Koncert – przesłanie i emocje
Pierwszym momentem, który zapamiętałem, był ten, gdy wokalista zespołu powiedział: „We’re all creators” – co jest mi bardzo bliskie. Następnie padło kilka zdań o depresji. Jeśli ktokolwiek się z nią zmaga, niech nie boi się prosić o pomoc – czy to rodzinę, przyjaciół, znajomych, czy po prostu specjalistę. Nie musicie zmagać się z tym sami. Im dłużej trwał koncert, tym częściej zdarzało mi się pobujać trochę ciałem i wykrzesać odrobinę radości. Szczególnie przy takich szlagierach jak Whatever It Takes, Birds i Radioactive. Co do Radioactive mam jednak trochę mieszane uczucia – szczególnie po słowach z refrenu: „Welcome to the new age, to the new age”. Ahaaa, ja wiem, skąd wy są. Było naprawdę fajnie, w sumie to pierwsza „gwiazda” światowego formatu, którą widziałem i słuchałem na żywo.
New Age to nurt duchowy i kulturowy, który łączy elementy różnych tradycji religijnych, ezoteryki i rozwoju osobistego. Stawia na wewnętrzną przemianę, intuicję, energię oraz świadomość jednostki.


Růžová zahrada (Ogród Różany) na Petřínie
Ogród Różany na Petřínie emanuje spokojną i harmonijną energią, która koi duszę i pozwala na chwilę wyciszenia. To miejsce, gdzie natura spotyka się z pięknem, a zapach róż i szum fontann tworzą przestrzeń sprzyjającą refleksji i odprężeniu. Spacer pośród kwiatów i zieleni dodaje wewnętrznej lekkości oraz inspiruje do czerpania radości z chwili obecnej. Teren jest na wzniesieniu, więc to dobry wybór na poranny spacer. Dużo wycieczek na miejscu, szczególnie z polski. Bardzo klimatowo spokojnie i wręcz melancholiniej, obok labiryntu z lustrami śpiewa urocza Pani piosenki głównie o miłości.



Vyšehrad
Vyšehrad to niezwykłe miejsce pełne historii i mistycyzmu, położone na wzgórzu nad Wełtawą, które kiedyś było starożytną twierdzą Pragi. Centralnym punktem jest tu kościół św. Piotra i Pawła, którego neogotycka architektura robi ogromne wrażenie – wnętrze kryje piękne witraże i spokojną atmosferę sprzyjającą zadumie.
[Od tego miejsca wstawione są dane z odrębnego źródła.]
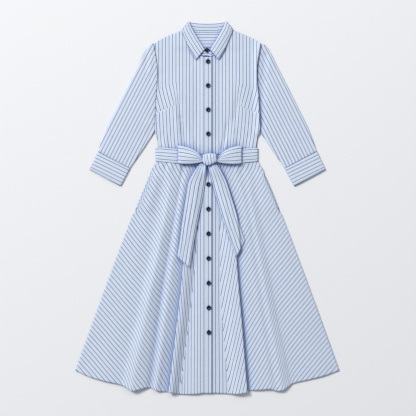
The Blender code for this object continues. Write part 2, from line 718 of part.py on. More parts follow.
def button(name, x, y, base, material, collection):
    """A dished round button: its outline turned about its own axis."""
    form = bmesh.new()
    verts = []
    for turn in BUTTON_PROFILE:
        point = Vector((turn.radius * BUTTON_RADIUS, 0.0, turn.height * BUTTON_HEIGHT))
        verts.append(form.verts.new(point * MM))
    for a, b in zip(verts, verts[1:]):
        form.edges.new((a, b))
    mesh = bpy.data.meshes.new(name)
    form.to_mesh(mesh)
    form.free()
    mesh.materials.append(material)
    piece = bpy.data.objects.new(name, mesh)
    piece.location = (x * MM, y * MM, base * MM)
    collection.objects.link(piece)
    lathe = piece.modifiers.new("lathe", "SCREW")
    lathe.steps = BUTTON_SIDES
    lathe.render_steps = BUTTON_SIDES
    lathe.use_merge_vertices = True
    lathe.merge_threshold = 0.00001
    lathe.use_smooth_shade = True
    return piece


def buttons(material, collection):
    on_cloth = WALL / 2 + GAP
    places = [STAND_BUTTON + (OVER_TABS[1].high_z + on_cloth,)]
    for line in BUTTON_ROWS:
        for i in range(line.count):
            y = line.y + i * line.step_y
            band = centre_height(y) + LAYER + BAND_LIFT
            places.append((line.x + i * line.step_x, y, band + on_cloth + BUTTON_CLEAR))
    for i, (x, y, base) in enumerate(places):
        button(f"button_{i + 1:02d}", x, y, base, material, collection)


def main():
    clear_scene()
    parts = make_collection("shirt_dress")
    cotton = make_material(*COTTON)
    navy = make_material(*NAVY_BUTTON)
    back_skirt(cotton, parts)
    back_bodice(cotton, parts)
    back_yoke(cotton, parts)
    right = front_skirt("front_skirt_right", -1, INNER_RIGHT, LAP_RIGHT, OUTER_RIGHT, cotton, parts)
    left = front_skirt("front_skirt_left", 1, INNER_LEFT, LAP_LEFT, OUTER_LEFT, cotton, parts)
    bodice_front("front_bodice_right", -1, cotton, parts)
    bodice_front("front_bodice_left", 1, cotton, parts)
    band = button_band(cotton, parts)
    collar(cotton, parts)
    collar_stand(cotton, parts)
    for word, side in (("right", -1), ("left", 1)):
        sleeve(f"sleeve_{word}", side, cotton, parts)
        cuff(f"cuff_{word}", side, cotton, parts)
        pocket(f"pocket_{word}", side, cotton, parts)
        bow_loop(f"bow_loop_{word}", side, cotton, parts)
    belt_band(cotton, parts)
    bow_knot(cotton, parts)
    below = panel_below([right, left, band])
    belt_tail("belt_tail_right", TAIL_RIGHT, below, cotton, parts)
    belt_tail("belt_tail_left", TAIL_LEFT, below, cotton, parts)
    buttons(navy, parts)


main()
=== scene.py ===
"""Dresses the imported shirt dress: a yarn-dyed striped cotton, laid flat on a pale board in soft light.

Sizes are in millimetres and turned to metres where a mesh is made. The board is z = 0, +Y points to the
collar and +X is the wearer's left. Each cut piece of cloth is a fine sheet that lies where its solid lies.
Points, cloth maps and stitch maps are arrays of rows by columns by channels.
"""
from __future__ import annotations

import logging
import math
from collections.abc import Iterator, Sequence
from dataclasses import dataclass
from enum import Enum

import bmesh
import bpy
import numpy as np
from mathutils import Matrix, Vector
from mathutils.bvhtree import BVHTree


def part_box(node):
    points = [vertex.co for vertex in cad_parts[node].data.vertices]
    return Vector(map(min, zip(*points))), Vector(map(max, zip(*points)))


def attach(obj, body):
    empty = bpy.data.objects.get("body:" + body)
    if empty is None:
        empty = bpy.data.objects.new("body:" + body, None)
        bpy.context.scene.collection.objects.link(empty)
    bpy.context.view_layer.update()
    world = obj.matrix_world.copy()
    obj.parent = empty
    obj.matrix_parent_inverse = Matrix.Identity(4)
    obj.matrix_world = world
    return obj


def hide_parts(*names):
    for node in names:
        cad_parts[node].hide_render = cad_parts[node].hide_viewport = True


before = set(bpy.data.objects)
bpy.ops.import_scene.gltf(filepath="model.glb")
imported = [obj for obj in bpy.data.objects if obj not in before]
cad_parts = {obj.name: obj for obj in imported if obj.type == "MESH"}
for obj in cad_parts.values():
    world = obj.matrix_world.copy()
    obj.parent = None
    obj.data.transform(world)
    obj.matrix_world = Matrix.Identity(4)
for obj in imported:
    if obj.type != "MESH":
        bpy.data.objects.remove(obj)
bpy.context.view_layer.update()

logging.basicConfig(level=logging.INFO, format="%(message)s")
log = logging.getLogger("shirt_dress")

Array = np.ndarray
Material, Mesh, Object, Socket = (
    bpy.types.Material, bpy.types.Mesh, bpy.types.Object, bpy.types.NodeSocket)
Pair = tuple[float, float]
Row = tuple[float, ...]

MM = 0.001  # a millimetre in metres
REPEAT = 11.5  # one repeat of the stripes
COTTON, FUSED = 0.6, 1.1  # thickness of one layer, and of cloth with its interlining
UNSEWN = 99.0  # a distance from the sewn edge that is too far for topstitching
HEM_STITCH = 12.0  # depth of the hem over the usual distance of the topstitching

WALL, GAP = 1.2, 0.3  # the wall of a solid and the seam between two
LAYER = WALL + GAP
FLOOR = WALL / 2
LEAST_STEP = 0.9  # least height of a sheet over the one below
JUMP = 0.05  # width of a sharp crease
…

W ogrodach wokół kościoła można podziwiać rzeźby przedstawiające mitologiczne postaci czeskiego folkloru, które dodają miejscu tajemniczego, niemal baśniowego klimatu, łącząc historię z legendą. Na terenie Vyšehradu znajduje się również cmentarz, na którym spoczywają wybitne postacie czeskiej kultury i sztuki, co czyni to miejsce swoistym pomnikiem pamięci narodowej — pełnym refleksji i szacunku dla przeszłości.